**CHALLENGE:**
Below are some records; reproduce every one of them exactly.
* begin AVAILABLE DATA *
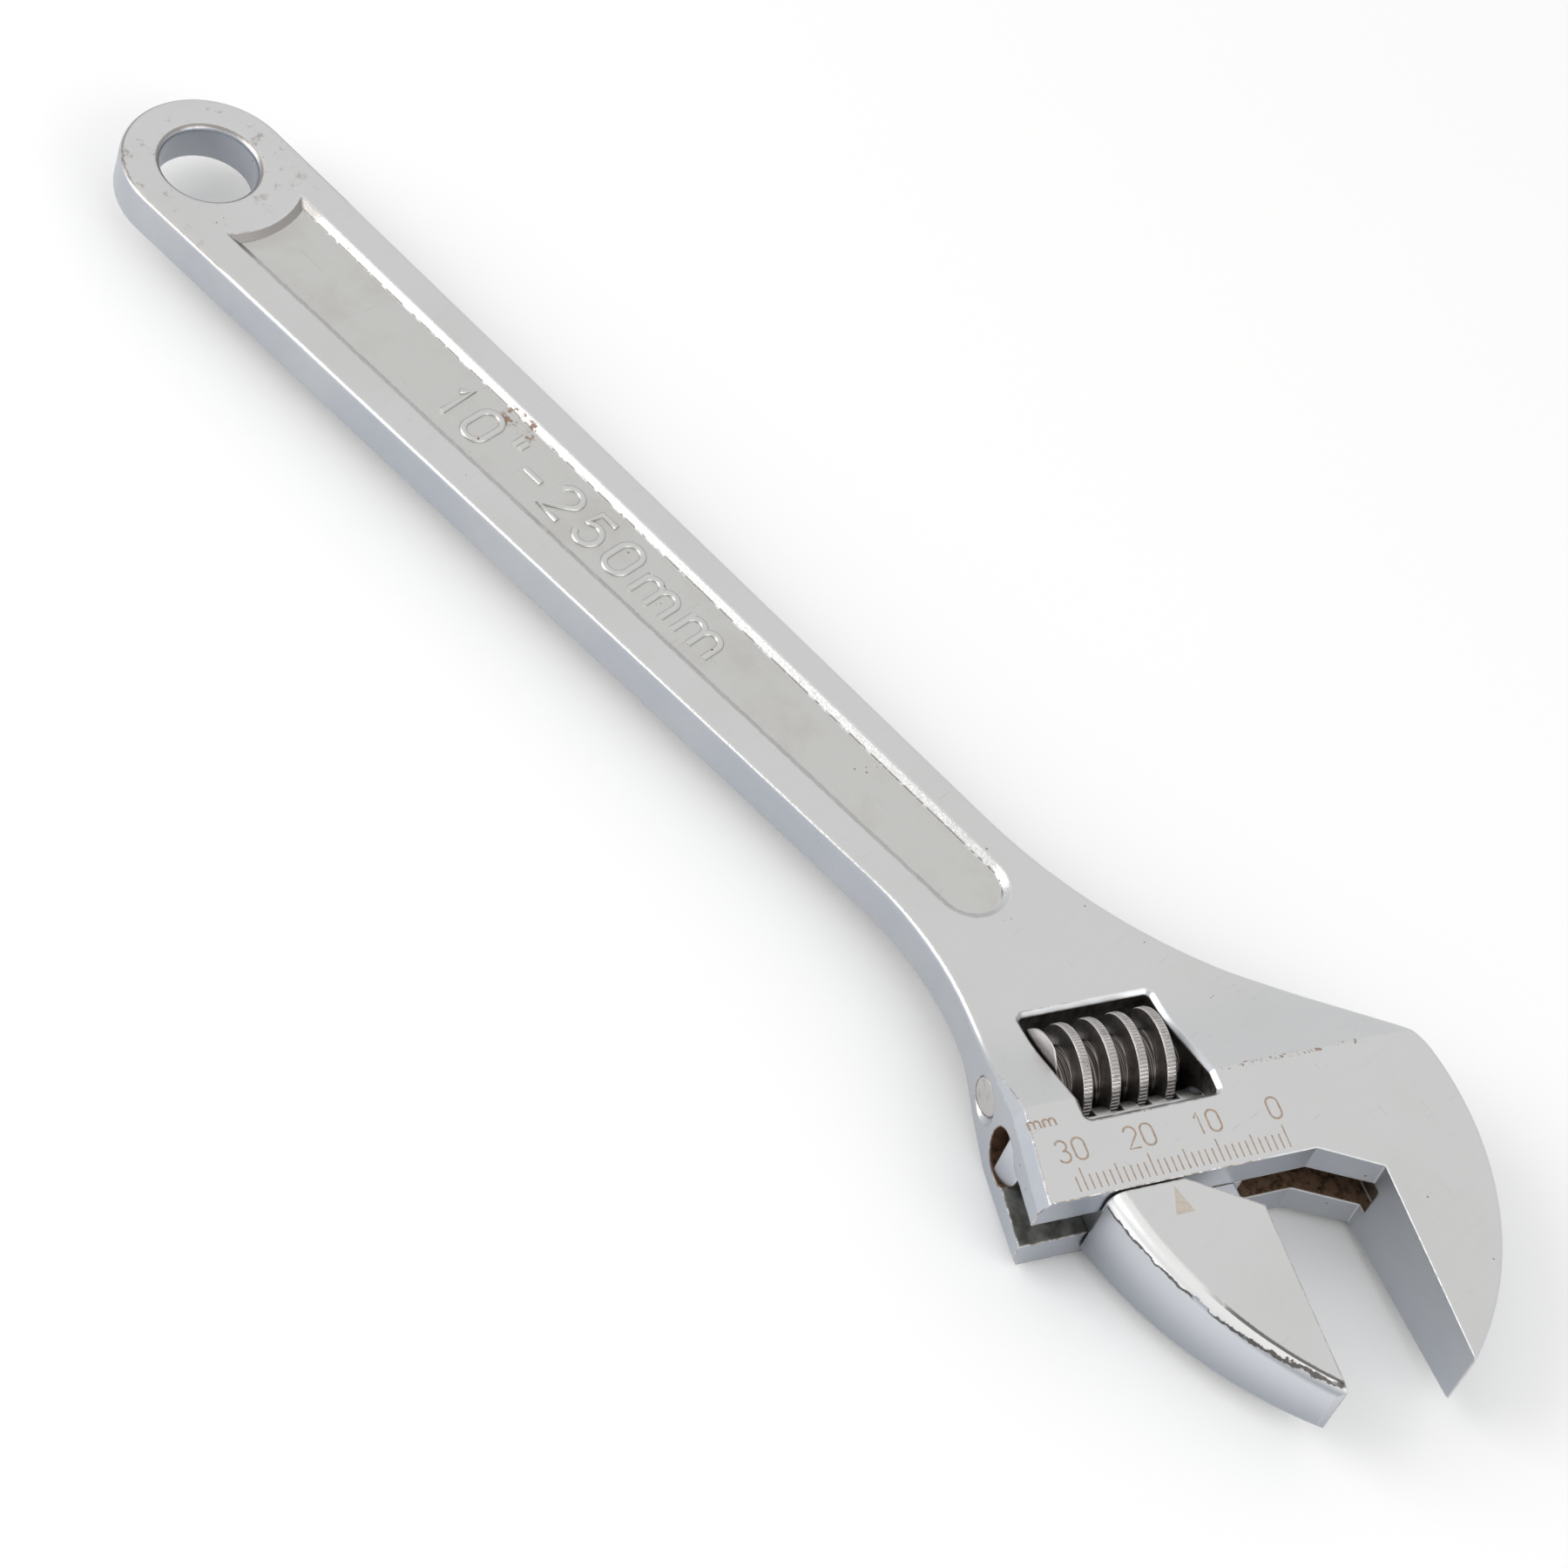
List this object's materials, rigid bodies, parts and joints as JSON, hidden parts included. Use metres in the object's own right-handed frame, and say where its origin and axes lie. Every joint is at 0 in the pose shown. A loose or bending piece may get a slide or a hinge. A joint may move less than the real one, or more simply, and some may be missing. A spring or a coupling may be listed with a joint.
{
  "type": "adjustable wrench",
  "caption": "Chrome-plated adjustable open-end wrench with an angled head, a sliding jaw driven by a thumb knurl, a graduated cheek and a hang hole.",
  "frame": {"origin": "centre of the hang hole at mid thickness", "axes": "+X along the handle from the hang hole to the head, +Y toward the fixed jaw, +Z out of the graduated broad face"},
  "size_m": [0.2545, 0.0623, 0.0164],
  "materials": {
    "body_chrome": "satin chrome plate over forged steel, with brighter edges, fine scratches and small rust specks",
    "jaw_chrome": "satin chrome plate with a bright rounded back",
    "knurl_steel": "turned steel with finely serrated crests and darker polished grooves",
    "pin_steel": "turned steel, slightly rough on its end",
    "spring_steel": "dull spring wire"
  },
  "bodies": {
    "wrench": {"wrench_body": "body_chrome", "knurl_pin": "pin_steel", "knurl_spring": "spring_steel"},
    "jaw": {"movable_jaw": "jaw_chrome"},
    "knurl": {"knurl": "knurl_steel"}
  },
  "joints": [
    {"name": "knurl_spin", "type": "hinge", "parent": "wrench", "child": "knurl", "pos_m": [0.18142, -0.00581, 0], "axis": [0.4043, 0.9146, 0], "range_deg": [-954, 1621]},
    {"name": "jaw_slide", "type": "slide", "parent": "wrench", "child": "jaw", "axis": [0.4043, 0.9146, 0], "range_m": [-0.011, 0.0187]}
  ],
  "couplings": [
    {"joint": "knurl_spin", "follows": "jaw_slide", "rad_per_m": 1511.5}
  ]
}
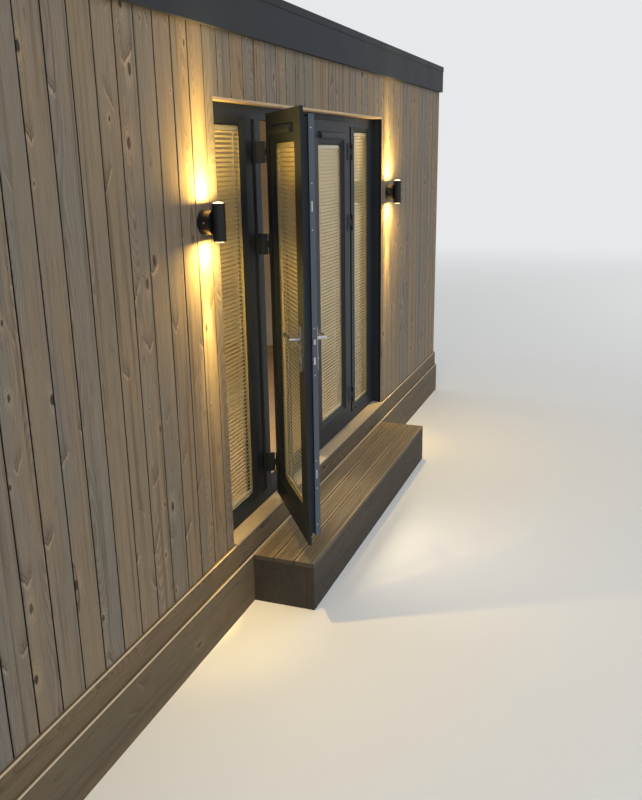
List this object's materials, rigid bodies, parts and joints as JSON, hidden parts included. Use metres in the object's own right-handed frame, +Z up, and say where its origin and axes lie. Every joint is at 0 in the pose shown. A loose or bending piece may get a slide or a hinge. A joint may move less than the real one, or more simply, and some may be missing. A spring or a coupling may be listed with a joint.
{
  "type": "garden office pod",
  "caption": "Timber-clad garden office pod with a flat roof, outward glazed doors between sidelights, wall lamps and a low deck step.",
  "frame": {"origin": "on the ground under the middle of the clad body, on the underside of the middle ground bearer", "axes": "+X to the right seen from the front, along the long side; the doors face -Y; +Z up"},
  "size_m": [6.376, 3.9827, 2.989],
  "materials": {
    "cladding_timber": "weathered vertical softwood boards",
    "plinth_timber": "weathered horizontal softwood boards",
    "pale_timber": "oiled timber lining",
    "cill": "smooth pale cill board",
    "floor_finish": "oak-look floor boards",
    "panel": "painted insulated panels",
    "bearer_timber": "treated ground bearers",
    "frame": "anthracite frames with a satin grain",
    "hinge_metal": "anthracite hinges",
    "fascia": "anthracite fascia boards",
    "roof_trim": "dark edge trim",
    "membrane": "rubber roof membrane",
    "glazing": "clear sealed units",
    "blind": "cream venetian blinds",
    "handle": "satin lever handles",
    "lamp_metal": "black powder coat",
    "lamp_lens": "warm glowing lenses",
    "deck": "ribbed brown-grey deck boards",
    "deck_timber": "dark stained deck frame"
  },
  "bodies": {
    "pod": {"ground_bearers": "bearer_timber", "floor_panel": "panel", "floor_boards": "floor_finish", "front_wall_left": "panel", "front_wall_right": "panel", "front_wall_head": "panel", "left_wall": "panel", "right_wall": "panel", "back_wall": "panel", "roof_panel": "panel", "roof_membrane": "membrane", "roof_edge_trim": "roof_trim", "front_cladding": "cladding_timber", "left_cladding": "cladding_timber", "right_cladding": "cladding_timber", "back_cladding": "cladding_timber", "front_fascia": "fascia", "back_fascia": "fascia", "side_fascias": "fascia", "front_plinth": "plinth_timber", "back_plinth": "plinth_timber", "side_plinths": "plinth_timber", "head_lining": "pale_timber", "frame_posts": "frame", "frame_rails": "frame", "cill_board": "cill", "sidelight_glass": "glazing", "sidelight_blinds": "blind", "frame_hinges": "hinge_metal", "wall_lamps": "lamp_metal", "lamp_lenses": "lamp_lens", "deck_boards": "deck", "deck_frame": "deck_timber"},
    "left_door": {"left_door_stiles": "frame", "left_door_rails": "frame", "left_door_glass": "glazing", "left_door_blind": "blind", "left_door_vent": "frame", "left_door_handles": "handle", "left_door_hinges": "hinge_metal"},
    "right_door": {"right_door_stiles": "frame", "right_door_rails": "frame", "right_door_glass": "glazing", "right_door_blind": "blind", "right_door_vent": "frame", "right_door_hinges": "hinge_metal"}
  },
  "joints": [
    {"name": "left_door_hinge", "type": "hinge", "parent": "pod", "child": "left_door", "pos_m": [-0.7135, -1.718, 1.4], "axis": [0, 0, 1], "range_deg": [-5.5, 144.5]},
    {"name": "right_door_hinge", "type": "hinge", "parent": "pod", "child": "right_door", "pos_m": [0.7135, -1.718, 1.4], "axis": [0, 0, 1], "range_deg": [0, 150]}
  ]
}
* end AVAILABLE DATA *
**RESULT OF THIS EXERCISE:**
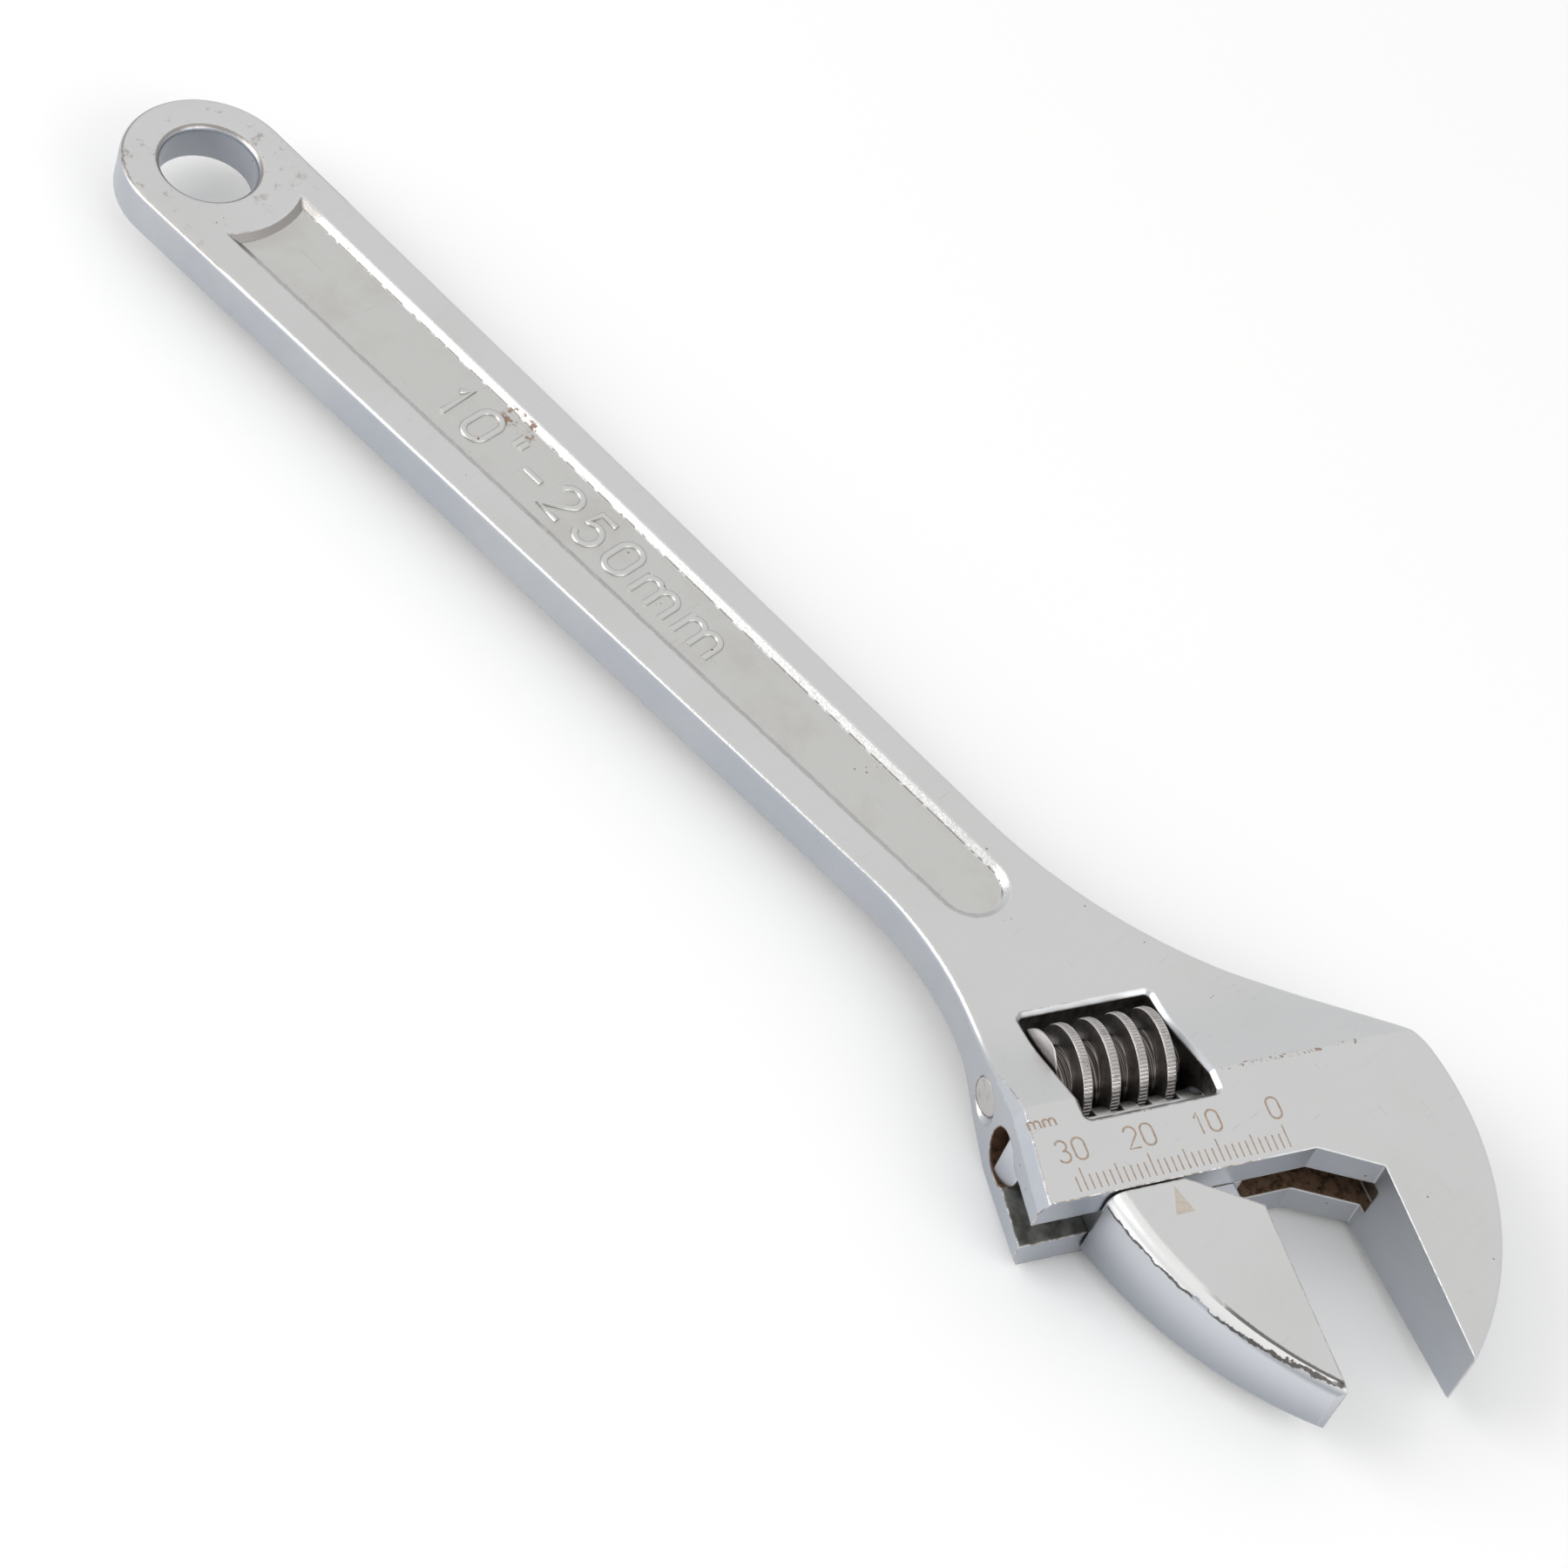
List this object's materials, rigid bodies, parts and joints as JSON, hidden parts included. Use metres in the object's own right-handed frame, and say where its origin and axes lie. Every joint is at 0 in the pose shown. A loose or bending piece may get a slide or a hinge. A joint may move less than the real one, or more simply, and some may be missing. A spring or a coupling may be listed with a joint.
{
  "type": "adjustable wrench",
  "caption": "Chrome-plated adjustable open-end wrench with an angled head, a sliding jaw driven by a thumb knurl, a graduated cheek and a hang hole.",
  "frame": {"origin": "centre of the hang hole at mid thickness", "axes": "+X along the handle from the hang hole to the head, +Y toward the fixed jaw, +Z out of the graduated broad face"},
  "size_m": [0.2545, 0.0623, 0.0164],
  "materials": {
    "body_chrome": "satin chrome plate over forged steel, with brighter edges, fine scratches and small rust specks",
    "jaw_chrome": "satin chrome plate with a bright rounded back",
    "knurl_steel": "turned steel with finely serrated crests and darker polished grooves",
    "pin_steel": "turned steel, slightly rough on its end",
    "spring_steel": "dull spring wire"
  },
  "bodies": {
    "wrench": {"wrench_body": "body_chrome", "knurl_pin": "pin_steel", "knurl_spring": "spring_steel"},
    "jaw": {"movable_jaw": "jaw_chrome"},
    "knurl": {"knurl": "knurl_steel"}
  },
  "joints": [
    {"name": "knurl_spin", "type": "hinge", "parent": "wrench", "child": "knurl", "pos_m": [0.18142, -0.00581, 0], "axis": [0.4043, 0.9146, 0], "range_deg": [-954, 1621]},
    {"name": "jaw_slide", "type": "slide", "parent": "wrench", "child": "jaw", "axis": [0.4043, 0.9146, 0], "range_m": [-0.011, 0.0187]}
  ],
  "couplings": [
    {"joint": "knurl_spin", "follows": "jaw_slide", "rad_per_m": 1511.5}
  ]
}
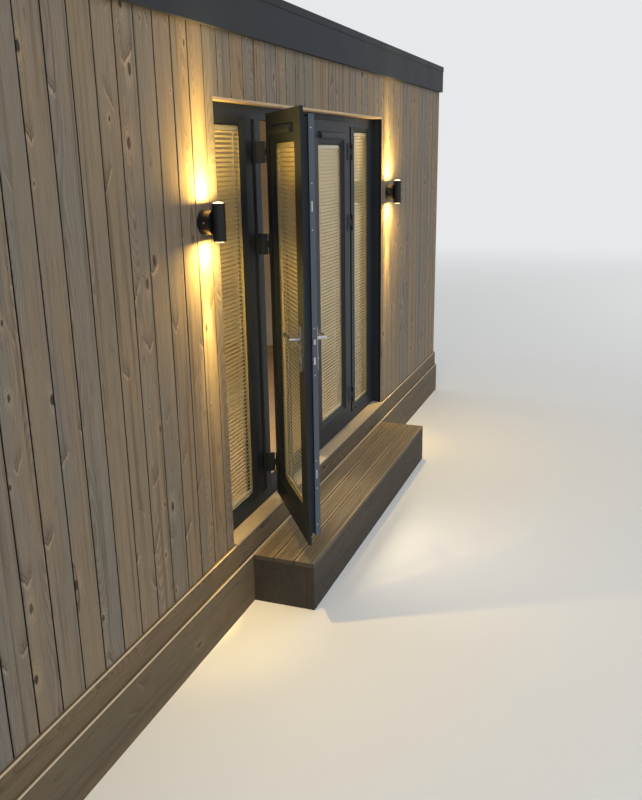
List this object's materials, rigid bodies, parts and joints as JSON, hidden parts included. Use metres in the object's own right-handed frame, +Z up, and say where its origin and axes lie. Every joint is at 0 in the pose shown. A loose or bending piece may get a slide or a hinge. A joint may move less than the real one, or more simply, and some may be missing. A spring or a coupling may be listed with a joint.
{
  "type": "garden office pod",
  "caption": "Timber-clad garden office pod with a flat roof, outward glazed doors between sidelights, wall lamps and a low deck step.",
  "frame": {"origin": "on the ground under the middle of the clad body, on the underside of the middle ground bearer", "axes": "+X to the right seen from the front, along the long side; the doors face -Y; +Z up"},
  "size_m": [6.376, 3.9827, 2.989],
  "materials": {
    "cladding_timber": "weathered vertical softwood boards",
    "plinth_timber": "weathered horizontal softwood boards",
    "pale_timber": "oiled timber lining",
    "cill": "smooth pale cill board",
    "floor_finish": "oak-look floor boards",
    "panel": "painted insulated panels",
    "bearer_timber": "treated ground bearers",
    "frame": "anthracite frames with a satin grain",
    "hinge_metal": "anthracite hinges",
    "fascia": "anthracite fascia boards",
    "roof_trim": "dark edge trim",
    "membrane": "rubber roof membrane",
    "glazing": "clear sealed units",
    "blind": "cream venetian blinds",
    "handle": "satin lever handles",
    "lamp_metal": "black powder coat",
    "lamp_lens": "warm glowing lenses",
    "deck": "ribbed brown-grey deck boards",
    "deck_timber": "dark stained deck frame"
  },
  "bodies": {
    "pod": {"ground_bearers": "bearer_timber", "floor_panel": "panel", "floor_boards": "floor_finish", "front_wall_left": "panel", "front_wall_right": "panel", "front_wall_head": "panel", "left_wall": "panel", "right_wall": "panel", "back_wall": "panel", "roof_panel": "panel", "roof_membrane": "membrane", "roof_edge_trim": "roof_trim", "front_cladding": "cladding_timber", "left_cladding": "cladding_timber", "right_cladding": "cladding_timber", "back_cladding": "cladding_timber", "front_fascia": "fascia", "back_fascia": "fascia", "side_fascias": "fascia", "front_plinth": "plinth_timber", "back_plinth": "plinth_timber", "side_plinths": "plinth_timber", "head_lining": "pale_timber", "frame_posts": "frame", "frame_rails": "frame", "cill_board": "cill", "sidelight_glass": "glazing", "sidelight_blinds": "blind", "frame_hinges": "hinge_metal", "wall_lamps": "lamp_metal", "lamp_lenses": "lamp_lens", "deck_boards": "deck", "deck_frame": "deck_timber"},
    "left_door": {"left_door_stiles": "frame", "left_door_rails": "frame", "left_door_glass": "glazing", "left_door_blind": "blind", "left_door_vent": "frame", "left_door_handles": "handle", "left_door_hinges": "hinge_metal"},
    "right_door": {"right_door_stiles": "frame", "right_door_rails": "frame", "right_door_glass": "glazing", "right_door_blind": "blind", "right_door_vent": "frame", "right_door_hinges": "hinge_metal"}
  },
  "joints": [
    {"name": "left_door_hinge", "type": "hinge", "parent": "pod", "child": "left_door", "pos_m": [-0.7135, -1.718, 1.4], "axis": [0, 0, 1], "range_deg": [-5.5, 144.5]},
    {"name": "right_door_hinge", "type": "hinge", "parent": "pod", "child": "right_door", "pos_m": [0.7135, -1.718, 1.4], "axis": [0, 0, 1], "range_deg": [0, 150]}
  ]
}